Keywords: Canning, Cigars, Theft, Retribution, Employment
Review: In some ways I feel this story is about the way that people abandon the “proper” avenues when they are put into these sort of situations that are considered outside society. The cannery is a place where people come away to, where people work summers away from their normal homes, where they live at the cannery, where that becomes its own world. So when someone breaks the “rules” of this place, the justice is not taken back to that normal world. It’s handled on site, according to a much more brutal system. A system that exists because the situation is brutal. Because everyone is dealing with the dangers they are facing, the ways that they aren’t really valued by the factory, by the management. Everyone is running thin, is being exploited, is hoping to get a payout that really isn’t guaranteed. They’re gambling with their bodies and their health.
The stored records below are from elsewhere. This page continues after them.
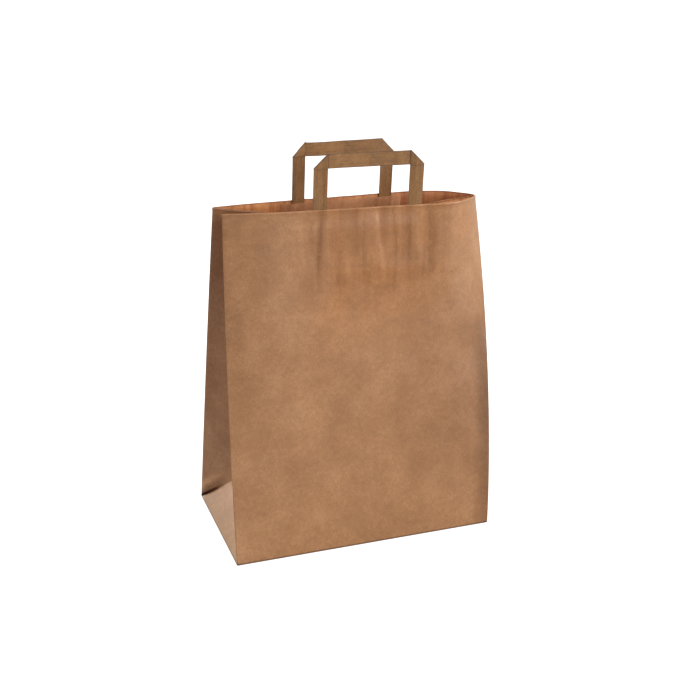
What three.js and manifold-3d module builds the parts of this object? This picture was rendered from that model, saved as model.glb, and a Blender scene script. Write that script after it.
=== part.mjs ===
import * as THREE from 'three';
import { mergeVertices } from 'three/addons/utils/BufferGeometryUtils.js';
import Module from 'manifold-3d';

const wasm = await Module();
wasm.setup();

// A block-bottom paper carrier bag, standing open and empty, in millimetres.
// The origin is the middle of its base, +X runs along the front panel,
// the front panel faces -Y and +Z is up.

// The bag as it is cut and creased
const bagWidth = 320;
const bagDepth = 165;
const bagHeight = 400;
const paper = 0.15;
const flapOverlap = 24;
const seamWidth = 20;
const seamInset = 2;

// How far the mouth has fallen shut: places of the rim in Y
const mouth = {
  front: { middle: -53, turn: -5, left: -24, right: -0.8 },
  back: { middle: 21, turn: 1, left: 15, right: 0.8 },
};
const cornerInset = 2;
const edgeBelly = {
  front: { left: 8, right: -10 },
  back: { left: 2.5, right: 9 },
};
// The flat stretch of each panel beyond its reinforcement, and how far the rim
// runs on before it curves away to the corner
const flatMargin = 5;
const rimReach = {
  front: { left: 42, right: 40 },
  back: { left: 50, right: 52 },
};

// The handles: flat folded tape, mitred at both top corners.
// Both are alike, and are glued in at slightly different heights.
const tapeWidth = 15.5;
const tapeThickness = 0.7;
const handleWidth = 124;
const handleHeight = 124.5;
const handleRise = { front: 59.5, back: 65 };
const handleLean = { front: -1, back: -0.5 };
const handleShift = { front: -1.5, back: -1.5 };
const plyBite = 0.05;

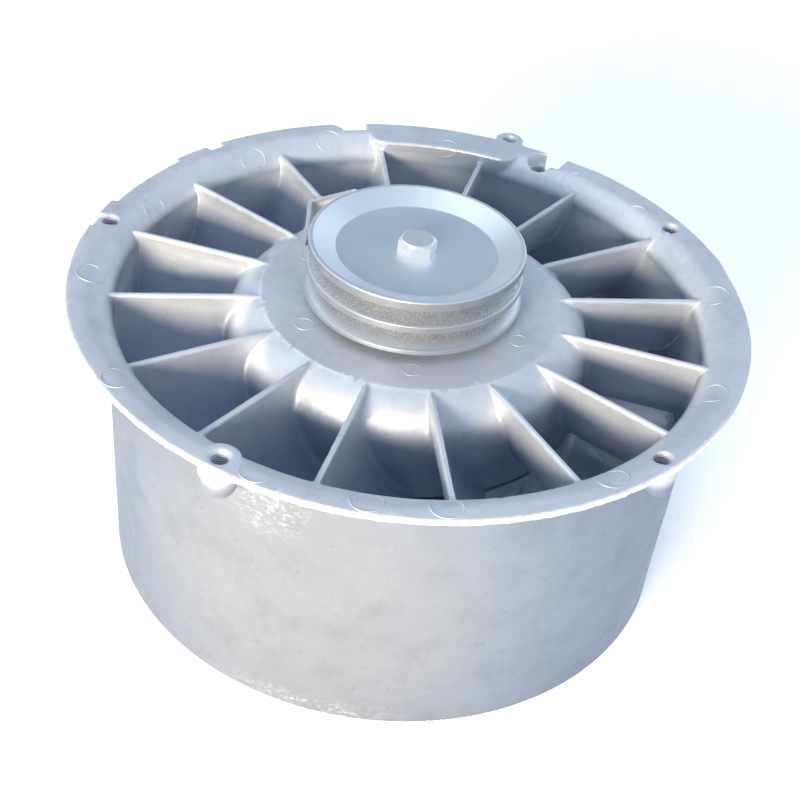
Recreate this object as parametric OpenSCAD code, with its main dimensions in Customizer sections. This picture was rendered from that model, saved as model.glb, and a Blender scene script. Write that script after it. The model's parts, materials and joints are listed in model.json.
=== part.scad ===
// Axial cooling blower of an air-cooled engine, driven by a two-groove belt pulley.
// Millimetres. The axis is Z. Z = 0 is the plane of the shroud's outlet rim, and the
// inlet flange, the guide vanes and the pulley are at the +Z end.

/* [Casing] */
// Outer radius of the inlet flange
flange_r = 190; // [188:0.5:196]
// Height of the flange's top face above the outlet rim
flange_z = 173; // [168:1:180]
// Thickness of the flange and of the inlet mouth
flange_t = 4; // [3:0.5:5]
// Inner radius of the duct
duct_r = 161; // [160:0.5:162]
// Outer radius of the duct wall just under the flange
wall_top_r = 169; // [167:0.5:170]
// Outer radius of the spigot at the outlet rim
spigot_r = 165.7; // [165:0.1:166.5]
// Length of the straight spigot at the outlet rim
spigot_len = 12; // [8:1:20]
// Radius of the rounded inlet mouth
mouth_r = 19; // [18:0.5:20]
// Radius at which the flange's flat top ends and the mouth begins
mouth_edge_r = 183; // [182:0.5:184]

/* [Flange details] */
// Radius of the circle of tapped fixing holes
fixing_r = 181; // [180:0.5:182]
// Minor radius of an M10 tapped hole
tapped_r = 4.25; // [4:0.05:4.5]
// Depth of a tapped hole
tapped_depth = 20; // [16:1:22]
// Radius of the hole in the ear
ear_hole_r = 4.5; // [3:0.25:5]
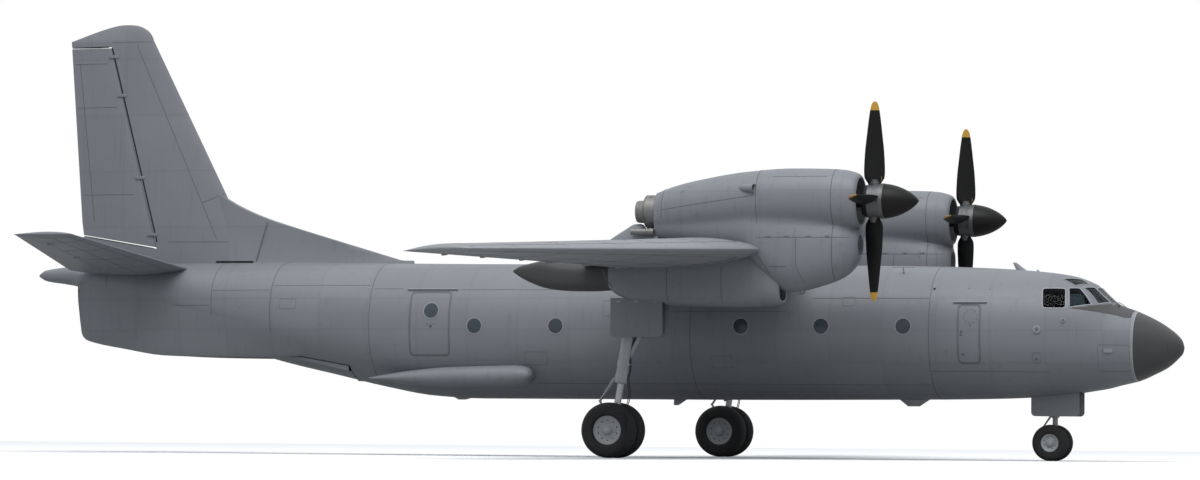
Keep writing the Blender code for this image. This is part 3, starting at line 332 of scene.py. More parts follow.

And Alphonso violates a part of the rules here in that he acts against the management, steals from them. Which one would almost thing would be approved. But because the situation is corrupt, the management can retaliate, and in that what Alphonso has done is viewed as selfish, as wrong, though really it’s still the management who is the villain, who deserves to be condemned. It’s only Alphonso, though, who is made to pay, who dies. And the narrator watches, mourns because he is the only one who really liked Alphonso, the only one who might remember that for all stealing isn’t cool, neither is the cannery fair. These people deserve more, deserve better, but because they don’t believe it’s possible to get more, they police themselves, fight like cats to protect what little they have. It’s a wrenching piece, difficult in how it shows this man murdered because of something as small as stealing some cigars. Exposing the true boundaries and vicious structures this place, this system, has created. A fine read!